L'esultanza del ct per l'Italia snobbata. Una lezione di grinta

NON SONO un fan sfegatato di Antonio Conte. Ma quando il Ct esulta per il gol ’manolesta’ di Pellè come fosse la finale del Mundial posso capirlo. La Nazionale è percepita dal calcio italiano, tifosi compresi, come la squadra di tutti e di nessuno. Come un inutile ingombro che interrompe la sacralità del campionato, come un peso da sopportare finchè la magia del mondiale non ne rinnovi il fascino. E allora spruzzate di nazionalismo, bandiere tricolori, caroselli di festa e carri del trionfo sempre pieni di intrusi.
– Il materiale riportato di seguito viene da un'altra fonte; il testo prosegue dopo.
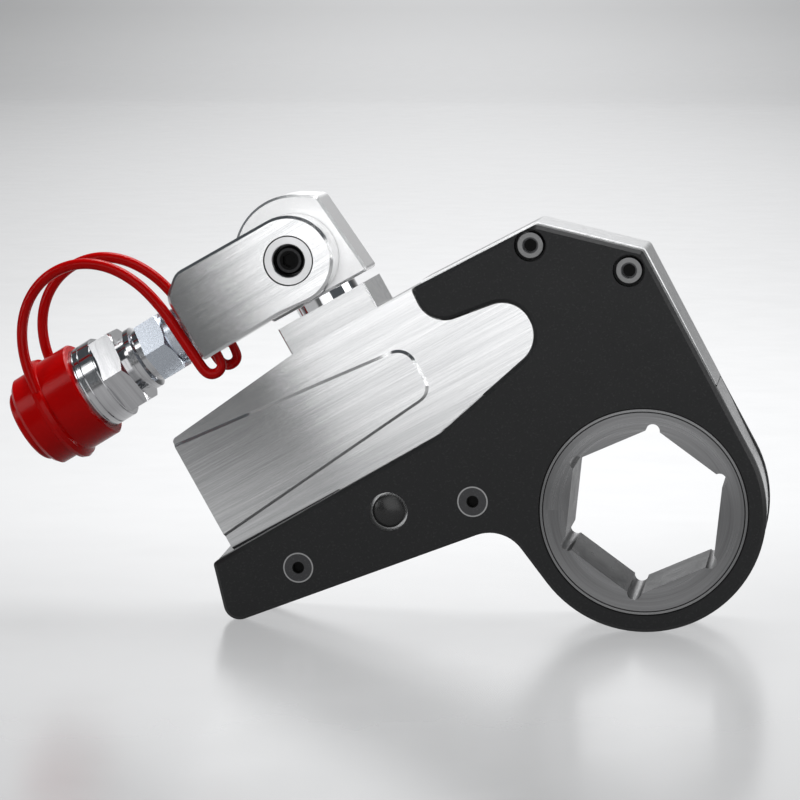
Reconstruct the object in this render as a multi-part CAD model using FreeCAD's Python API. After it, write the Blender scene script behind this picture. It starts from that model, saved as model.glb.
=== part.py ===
import FreeCAD, Part
import math
import os

# Low-profile hydraulic torque wrench, in millimetres. The origin is the centre of the
# hexagon drive, halfway through the tool. +Y runs along the drive axis, away from the
# side with the button. The tool stands on the corner of its foot and on its nose.
#
# Every piece is drawn in the tool's own axes first: u runs along the cylinder towards
# the head, v runs square to it and away from the foot, and y is the depth. stand() then
# turns each piece into the pose in which the tool rests on a bench.

V = FreeCAD.Vector

# Fits
running = 0.05          # radial clearance of a shaft or journal that turns or slides
side_gap = 0.3          # clearance beside a moving piece
seam = 0.35             # visible joint between the drive unit and the side plates
film = 0.02             # clearance of a piece that is pressed or screwed home
seat_gap = 0.05         # clearance of a piece that rests against another one

# Hexagon drive and ratchet
hex_across_flats = 46.0
hex_relief = 2.2        # radius of the relief in each corner of the hexagon
journal_radius = 31.1
bush_wall = 1.2
tooth_count = 36
tooth_depth = 2.2
tooth_tip_radius = 34.6
wheel_half = 6.6        # half of the toothed width
wheel_face_drop = 0.2   # the wheel's end faces lie this far inside the plates' faces

# Link: side plates, frame and shroud
plate_thickness = 4.2
inner_half = 12.0       # half of the space between the side plates
nose_radius = 37.6
plate_chamfer = 1.1
foot_corner = (-133.0, 29.7)
foot_corner_radius = 5.0
foot_heel = (-127.5, 49.1)
shoulder = (-40.4, 16.6)
shoulder_radius = 12.0
arm_bend = (-44.6, 50.8)
head_corner = (38.5, 70.6)
head_apex = (13.6, 93.4)
finger_corner = (-29.6, 94.5)
finger_low = (-30.4, 81.5)
finger_radius = 9.0
recess_top = (-1.9, 77.4)
recess_low = (-1.9, 60.6)
recess_top_radius = 9.5
recess_low_radius = 10.0
frame_inset = 0.4       # the frame lies this far inside the plates' outline
band_wall = 1.9         # wall of the frame round the nose
shroud_proud = 0.7      # the shroud stands this far outside the plates' outline
shroud_wall = 3.0       # and reaches this far inside it
shroud_end = 23.75      # the shroud's lower end on the head's flank

# Drive levers, pawls and pins
lever_ring_wall = 3.7
lever_eye_radius = 9.5
drive_pin_radius = 5.0
pawl_arc = 11.0         # half of the angle that the drive pawl covers, in degrees
pawl_top = 44.0         # outer face of the drive pawl, from the hexagon axis
pawl_lift = 2.4         # how far the drive pawl rises to pass over the teeth
bridge_gap = 4.9        # between the bridge block and the rod's eye
bridge_half_width = 10.0
holding_pivot = (-37.5, 23.0)
holding_pin_radius = 2.5
holding_tooth_angle = 115.0
holding_lift_deg = 11.5
heel_reach = 4.6
holding_spring_radius = 1.8
holding_spring_length = 8.5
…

Se invece gira male, se la Nazionale stenta, se fatica a vincere con Malta, ecco che l’Italia torna la squadra di nessuno: un comodo bersaglio, perfetto per il tiro a segno della critica e del pubblico. Conte che vorrebbe lavorare con i suoi uomini ogni giorno, lui che conosce i limiti di qualità dell’ organico, lui che si sente sempre più solo nei panni del ct multimilionario, ha tutto il diritto di esultare e di urlare la sua gioia anche per un golletto a Malta. Quel tocco sporco di Pellè era il coronamento di un lavoro intenso e il passaporto per ribaltare la classifica del girone. L’urlo stile Tardelli del Mundial 82 è sembrato a molti fuori luogo. E invece era la sana, onesta e clamorosa espressione della rabbia agonistica che alberga nell’animo del ct. Se i suoi giocatori avessero la stessa grinta di Conte, la sua innata fame di vittoria, anche una Nazionale minore come l’Italia di oggi potrebbe arrivare lontano. Per la gara con la Bulgaria il ct medita un robusto turnover con ben sette cambi e un’autentica rivoluzione e centrocampo, dove Pirlo e Verratti dovrebbero lasciar spazio a De Rossi e Soriano. Peccato perché l’esperimento del doppio regista, pur con le sue evidenti sfasature, meriterebbe di essere rivisto contro un avversario più quotato. Con il rilanciato Candreva, unico vero esterno d’attacco, sarà confermato anche il guerriero Pellè, uno dei pochi che ha in corpo lo spirito battagliero del suo ct.